Начавшаяся война нанесла удар по этой устоявшейся моде. Ещё до 1812 г. в высших кругах образованного дворянства возникла так называемая русская партия, выступавшая против преклонения перед всем французским и за развитие национальной культуры. «Воспитание должно быть отечественное, а не чужеземное. Учёный чужестранец может преподать нам, когда нужно, некоторые знания свои в науках, но не может вложить в душу нашу огня народной гордости, огня любви к отечеству», – писал один из видных представителей «русской партии» государственный секретарь Российской империи А. С. Шишков.
После начала войны «русская партия» стала особенно влиятельной. Среди дворянства возникла мода на «народность», в великосветских салонах (литературных кружках) стали штрафовать за употребление французской речи. Иногда такой патриотический энтузиазм приобретал карикатурные формы, когда великосветские дамы одевались в некое подобие сарафанов или, стараясь обходиться в разговоре без французских выражений, коверкали от непривычки русские слова. И всё же этот всплеск национального чувства, впервые возникший среди дворянства в послепетровской России, сыграл большую роль в развитии русской культуры, предопределив её расцвет в XIX в.
Ярким представителем «русской партии» был генерал-губернатор Москвы Ф. В. Ростопчи́н. С началом войны он развернул активную пропагандистскую деятельность. По его приказу печаталось множество листовок и прокламаций, призванных возбуждать ненависть к завоевателям и поднимать боевой дух населения. Эти листовки расклеивались на столбах так же, как театральные афиши, и потому были прозваны в народе «афишками». Ростопчин лично сочинял тексты «афишек», стараясь подражать народному языку с обилием просторечных выражений.

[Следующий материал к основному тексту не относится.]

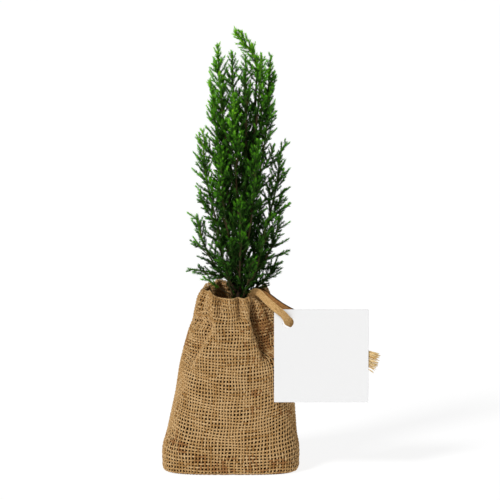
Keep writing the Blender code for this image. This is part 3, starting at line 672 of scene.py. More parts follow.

«Афишки» Ростопчина отличались ярко выраженными шапкозакидательскими настроениями, французы часто изображались жалкими слабаками, одолеть которых русскому воину ничего не стоит. «…Вить солдаты-та твои карлики да щегольки: ни тулупа, ни рукавиц, ни малахая, ни онуч не наденут. Ну, где им русское житьё-бытьё вынести? От капусты раздуются, от каши перелопаются, от щей задохнутся, а которые в зиму-то и останутся, так крещенские морозы поморят» – с такими словами обращался к Наполеону герой лубочной картинки на одной из «афишек». Даже в те дни, когда французские войска были под самой Москвой, «афишки» беспечно уверяли, что в бою с французами «хорошо с топором, недурно с рогатиной, а всего лучше вилы-тройчатки: француз не тяжелее снопа ржаного».